Editing Web Pages

Last edited: 26th April 2022

Editing a Web Page (sometimes written web page or webpage) is different to viewing them. For viewing you will most likely use a Web Browser such as Chrome, Firefox, Edge, Opera etc. or one of the many other browsers available. For editing a web page you also have various options which will often be dependent on which platform you are using.

Notepad++

This guide is going to focus on using Notepad++ on a Windows 10 PC. It is not part of 'standard' Windows so will need installing (unless someone has already done this for you). It is a text editor (like Notepad) but with more features suitable for editing code (e.g. Python) and markup (e.g. HTML). If necessary, you can use Notepad without the syntax highlighting etc. but be careful it does not trick you into adding '.txt' to the end of your files.

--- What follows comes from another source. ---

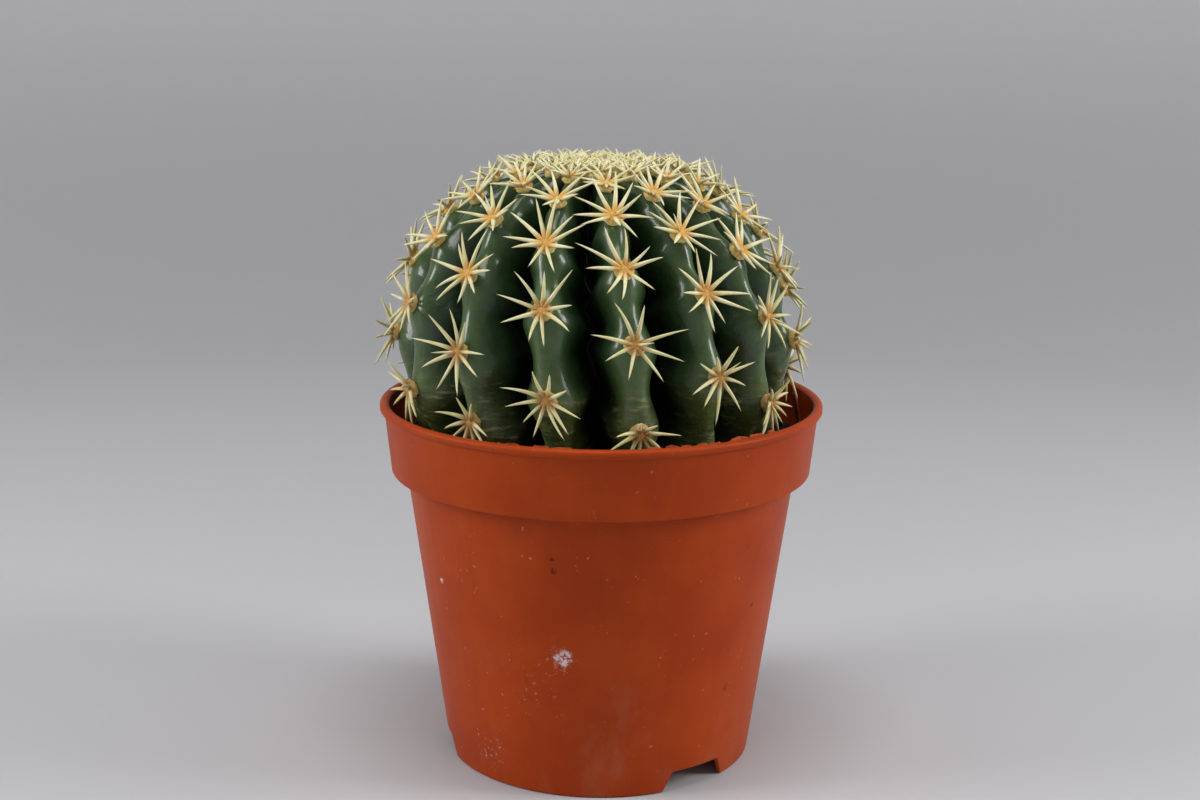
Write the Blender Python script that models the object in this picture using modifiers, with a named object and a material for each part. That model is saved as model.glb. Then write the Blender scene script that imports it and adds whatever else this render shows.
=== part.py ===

Also note that you should not use a Word Processor like Word to edit code or markup because they save in their own file formats and although Word may be made to edit a web page it can get unnecessarily complicated quickly.

Editing HTML

A web page is written in HyperText Markup Language (HTML). Usually by default if you double click on a HTML file it opens it in a browser. This is what you should do first. It means you can view the result of your markup changes. Once open in a browser, go back to the File Explorer and right click on the same file and choose the option to edit with Notepad++. You should then have two versions of the same page. One which looks like code and one that looks like a website.

NOTE: If you have downloaded the template from Putkeep, you need to unzip it and move it to your documents before you open it for viewing and editing otherwise you will have problems further down the line.